India tunnel rescue: Manual drilling to reach workers will start once Auger removed from pipeline, says official

World Saturday 25/November/2023 08:26 AM
India tunnel rescue: Manual drilling to reach workers will start once Auger removed from pipeline, says official

Uttarkashi: Manual drilling will start soon to cut through the debris that separates rescuers from the 41 trapped workers in the collapsed portion of the Silkyara tunnel in Uttarkashi, officials informed on Saturday.

According to officials, manual drillers will get to work once the US-made, heavy-duty Auger drilling machine is removed from the pipeline through which the trapped workers are to be brought out.
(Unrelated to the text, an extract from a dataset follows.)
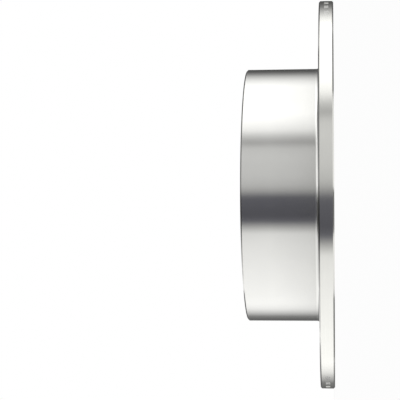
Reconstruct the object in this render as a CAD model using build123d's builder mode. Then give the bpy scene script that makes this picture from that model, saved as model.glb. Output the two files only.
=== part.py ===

Manual drillers will work to cut through the remaining rubble that separates the rescuers from the workers and enable the insertion of the pipeline through the further few metres that are yet to be covered.
The ongoing operation to rescue workers, who were trapped after a portion of the tunnel collapsed on November 12, entered its 14th day on Saturday.

Success could soon be achieved in taking the Auger driller out of the pipeline, officials informed further, adding that the heavy-duty drillers could now be moved back by 22 metres.

Speaking to ANI, a senior official involved with the rescue operation said manual drilling could start soon.
He added that the remaining debris, extending approximately up to 6 to 9 metres, which stands between the rescuers and the trapped workers, will be removed through manual drilling.

Elaborating on the reasons why the officials involved in the rescue operation have decided to remove the Auger from the pipeline, the senior official told ANI, "While drilling with the US-made Auger machine, if we hit an obstruction every two to three feet, we have to remove it. And, every time we hit an obstruction, we have to roll Auger back 50 metres (up to which the pipeline has been laid). After running repairs, the machine has to be pushed back up to 50 metres, which takes about 5 to 7 hours. This is the reason why the rescue operation is taking longer than it should."

"The rescue team has now decided that the pipeline will now be extended further through manual drilling over small distances. Even if we hit an obstruction further up, the issue could be resolved manually and the pipeline could be extended further without losing out on precious time," the official added.

He informed further that after drilling up to a further 5 metres, the rescuers will reach the final few metres that separate them from the trapped workers.

However, the officials refrained from quoting a timeframe within which the rescue mission could be completed, saying that they were hopeful of a positive outcome once the manual drilling starts on Saturday.

Earlier, a team of experts, who came to conduct a survey at the tunnel site, informed that there were no heavy objects up to 5 metres inside the tunnel.

The team from Parsan Overseas Pvt Ltd Delhi used the ground-penetrating radar (GPR) technique to examine the rescue tunnel.

Ground Penetrating Radar, also known as GPR, Georadar, Subsurface Interface Radar, or Geo-probing Radar, is a totally non-destructive technique to produce a cross-section profile of the subsurface without any drilling, trenching or ground disturbances.GPR profiles are used for evaluating the location and depth of buried objects and to investigate the presence and continuity of natural subsurface conditions and features.

After examining the rescue tunnel, geophysicist and GPR survey team member B Chendhoor said they were called to the scene after the Auger driller hit an obstruction.

After a portion of the tunnel caved in on November 12, the debris falling in the 60-metre stretch on the Silkyara side of the tunnel trapped 41 labourers inside.

The workers are trapped in a 2 km-built portion, which is complete, including concrete work, which provides them safety.